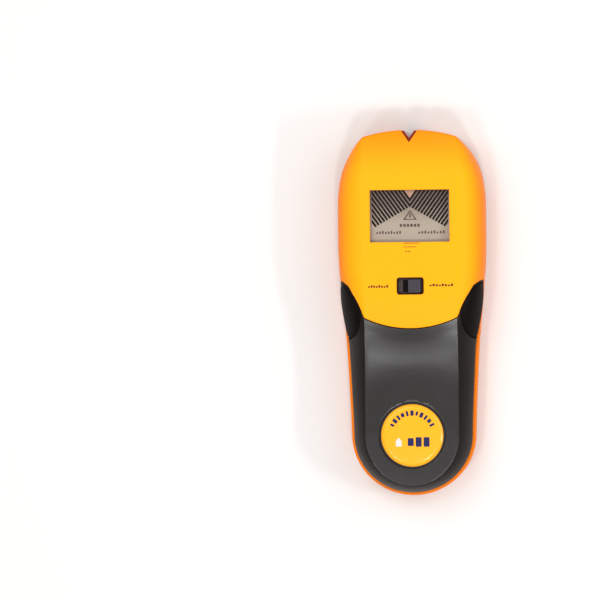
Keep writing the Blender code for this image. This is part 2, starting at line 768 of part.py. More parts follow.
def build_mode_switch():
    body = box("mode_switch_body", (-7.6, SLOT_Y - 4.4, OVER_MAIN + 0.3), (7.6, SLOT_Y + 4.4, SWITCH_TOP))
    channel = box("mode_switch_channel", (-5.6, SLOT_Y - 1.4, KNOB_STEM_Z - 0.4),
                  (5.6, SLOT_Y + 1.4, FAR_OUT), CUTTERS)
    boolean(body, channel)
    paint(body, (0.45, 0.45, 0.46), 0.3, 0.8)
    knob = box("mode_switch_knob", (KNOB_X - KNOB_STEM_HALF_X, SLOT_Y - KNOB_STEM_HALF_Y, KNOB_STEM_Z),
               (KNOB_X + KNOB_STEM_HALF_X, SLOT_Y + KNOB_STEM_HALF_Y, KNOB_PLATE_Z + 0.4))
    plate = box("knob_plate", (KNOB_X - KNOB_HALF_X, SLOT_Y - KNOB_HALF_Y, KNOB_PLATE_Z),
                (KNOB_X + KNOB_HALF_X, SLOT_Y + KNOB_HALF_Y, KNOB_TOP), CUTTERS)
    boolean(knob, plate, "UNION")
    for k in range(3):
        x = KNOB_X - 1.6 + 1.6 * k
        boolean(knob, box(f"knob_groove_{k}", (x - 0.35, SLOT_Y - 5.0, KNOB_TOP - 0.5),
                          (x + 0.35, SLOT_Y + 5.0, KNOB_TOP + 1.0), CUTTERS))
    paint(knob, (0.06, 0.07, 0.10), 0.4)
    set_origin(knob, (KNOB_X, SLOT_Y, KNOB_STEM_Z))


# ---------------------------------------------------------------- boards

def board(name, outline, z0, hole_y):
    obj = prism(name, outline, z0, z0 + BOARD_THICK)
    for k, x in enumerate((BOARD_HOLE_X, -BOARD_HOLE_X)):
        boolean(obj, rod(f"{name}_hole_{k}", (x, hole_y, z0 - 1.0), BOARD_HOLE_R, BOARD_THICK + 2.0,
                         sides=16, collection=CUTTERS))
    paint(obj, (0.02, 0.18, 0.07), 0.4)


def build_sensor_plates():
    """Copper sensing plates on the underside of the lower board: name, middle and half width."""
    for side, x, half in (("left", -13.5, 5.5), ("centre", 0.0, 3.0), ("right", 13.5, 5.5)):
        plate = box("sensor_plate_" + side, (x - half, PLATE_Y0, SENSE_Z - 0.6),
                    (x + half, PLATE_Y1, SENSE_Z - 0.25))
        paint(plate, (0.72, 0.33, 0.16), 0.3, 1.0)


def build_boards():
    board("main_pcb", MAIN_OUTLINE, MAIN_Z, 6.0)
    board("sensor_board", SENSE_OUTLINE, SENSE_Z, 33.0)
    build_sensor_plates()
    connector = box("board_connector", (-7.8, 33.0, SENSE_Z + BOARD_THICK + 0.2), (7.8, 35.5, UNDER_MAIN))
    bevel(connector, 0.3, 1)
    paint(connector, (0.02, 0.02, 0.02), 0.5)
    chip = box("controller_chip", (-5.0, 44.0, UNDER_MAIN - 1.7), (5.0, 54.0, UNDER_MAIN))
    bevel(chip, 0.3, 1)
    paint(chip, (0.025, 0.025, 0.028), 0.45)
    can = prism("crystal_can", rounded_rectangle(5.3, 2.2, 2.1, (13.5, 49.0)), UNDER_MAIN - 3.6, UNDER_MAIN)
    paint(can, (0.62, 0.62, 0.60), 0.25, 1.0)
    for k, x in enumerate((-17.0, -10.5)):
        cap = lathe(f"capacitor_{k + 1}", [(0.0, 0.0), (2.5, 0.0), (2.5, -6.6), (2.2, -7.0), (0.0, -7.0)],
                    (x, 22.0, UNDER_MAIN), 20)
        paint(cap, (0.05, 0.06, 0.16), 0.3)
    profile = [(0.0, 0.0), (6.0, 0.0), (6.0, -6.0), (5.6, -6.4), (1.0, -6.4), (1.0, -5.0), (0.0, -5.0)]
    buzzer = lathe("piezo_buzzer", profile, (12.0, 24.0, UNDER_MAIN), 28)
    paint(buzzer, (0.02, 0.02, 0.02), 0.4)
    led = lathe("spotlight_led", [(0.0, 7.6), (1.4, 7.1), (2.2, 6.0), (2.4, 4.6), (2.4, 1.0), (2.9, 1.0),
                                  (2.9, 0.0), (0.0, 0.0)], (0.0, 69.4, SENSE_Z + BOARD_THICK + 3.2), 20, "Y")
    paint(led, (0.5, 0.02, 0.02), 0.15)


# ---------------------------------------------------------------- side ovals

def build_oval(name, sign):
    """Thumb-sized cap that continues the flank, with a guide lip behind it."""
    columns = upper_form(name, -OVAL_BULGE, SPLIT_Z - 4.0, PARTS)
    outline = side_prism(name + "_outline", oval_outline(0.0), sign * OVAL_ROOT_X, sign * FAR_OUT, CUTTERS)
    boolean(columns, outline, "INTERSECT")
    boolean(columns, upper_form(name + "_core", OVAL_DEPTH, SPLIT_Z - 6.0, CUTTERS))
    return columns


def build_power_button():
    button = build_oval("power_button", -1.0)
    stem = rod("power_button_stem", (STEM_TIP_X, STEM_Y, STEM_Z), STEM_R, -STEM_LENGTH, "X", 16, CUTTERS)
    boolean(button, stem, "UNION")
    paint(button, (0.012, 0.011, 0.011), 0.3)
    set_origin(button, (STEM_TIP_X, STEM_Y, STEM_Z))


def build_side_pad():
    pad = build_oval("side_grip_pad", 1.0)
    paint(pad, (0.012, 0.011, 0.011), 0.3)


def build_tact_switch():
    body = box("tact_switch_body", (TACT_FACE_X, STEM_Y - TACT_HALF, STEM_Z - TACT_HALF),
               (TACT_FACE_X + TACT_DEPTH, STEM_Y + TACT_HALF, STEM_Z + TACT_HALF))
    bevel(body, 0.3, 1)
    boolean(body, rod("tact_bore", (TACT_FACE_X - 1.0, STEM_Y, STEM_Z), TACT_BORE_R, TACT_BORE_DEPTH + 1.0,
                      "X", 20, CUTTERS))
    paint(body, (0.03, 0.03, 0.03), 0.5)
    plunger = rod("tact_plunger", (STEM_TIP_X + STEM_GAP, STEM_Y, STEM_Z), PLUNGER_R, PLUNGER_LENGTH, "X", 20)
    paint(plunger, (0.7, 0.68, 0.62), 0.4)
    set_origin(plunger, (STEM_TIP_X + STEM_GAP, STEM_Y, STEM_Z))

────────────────

=== WORK INSTRUCTIONS ===
Return only the lines from the beginning of the material up to and including the line with "paint(obj, (0.02, 0.18, 0.07), 0.4)", exactly as written.

=== RESULT FOR THIS TASK ===
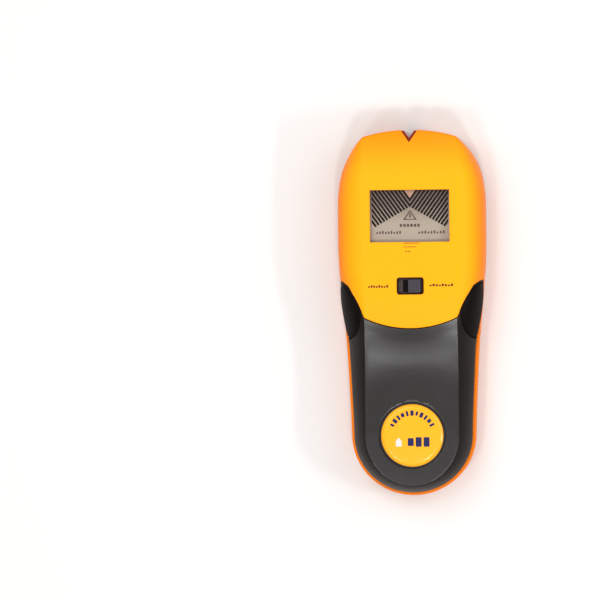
Keep writing the Blender code for this image. This is part 2, starting at line 768 of part.py. More parts follow.
def build_mode_switch():
    body = box("mode_switch_body", (-7.6, SLOT_Y - 4.4, OVER_MAIN + 0.3), (7.6, SLOT_Y + 4.4, SWITCH_TOP))
    channel = box("mode_switch_channel", (-5.6, SLOT_Y - 1.4, KNOB_STEM_Z - 0.4),
                  (5.6, SLOT_Y + 1.4, FAR_OUT), CUTTERS)
    boolean(body, channel)
    paint(body, (0.45, 0.45, 0.46), 0.3, 0.8)
    knob = box("mode_switch_knob", (KNOB_X - KNOB_STEM_HALF_X, SLOT_Y - KNOB_STEM_HALF_Y, KNOB_STEM_Z),
               (KNOB_X + KNOB_STEM_HALF_X, SLOT_Y + KNOB_STEM_HALF_Y, KNOB_PLATE_Z + 0.4))
    plate = box("knob_plate", (KNOB_X - KNOB_HALF_X, SLOT_Y - KNOB_HALF_Y, KNOB_PLATE_Z),
                (KNOB_X + KNOB_HALF_X, SLOT_Y + KNOB_HALF_Y, KNOB_TOP), CUTTERS)
    boolean(knob, plate, "UNION")
    for k in range(3):
        x = KNOB_X - 1.6 + 1.6 * k
        boolean(knob, box(f"knob_groove_{k}", (x - 0.35, SLOT_Y - 5.0, KNOB_TOP - 0.5),
                          (x + 0.35, SLOT_Y + 5.0, KNOB_TOP + 1.0), CUTTERS))
    paint(knob, (0.06, 0.07, 0.10), 0.4)
    set_origin(knob, (KNOB_X, SLOT_Y, KNOB_STEM_Z))


# ---------------------------------------------------------------- boards

def board(name, outline, z0, hole_y):
    obj = prism(name, outline, z0, z0 + BOARD_THICK)
    for k, x in enumerate((BOARD_HOLE_X, -BOARD_HOLE_X)):
        boolean(obj, rod(f"{name}_hole_{k}", (x, hole_y, z0 - 1.0), BOARD_HOLE_R, BOARD_THICK + 2.0,
                         sides=16, collection=CUTTERS))
    paint(obj, (0.02, 0.18, 0.07), 0.4)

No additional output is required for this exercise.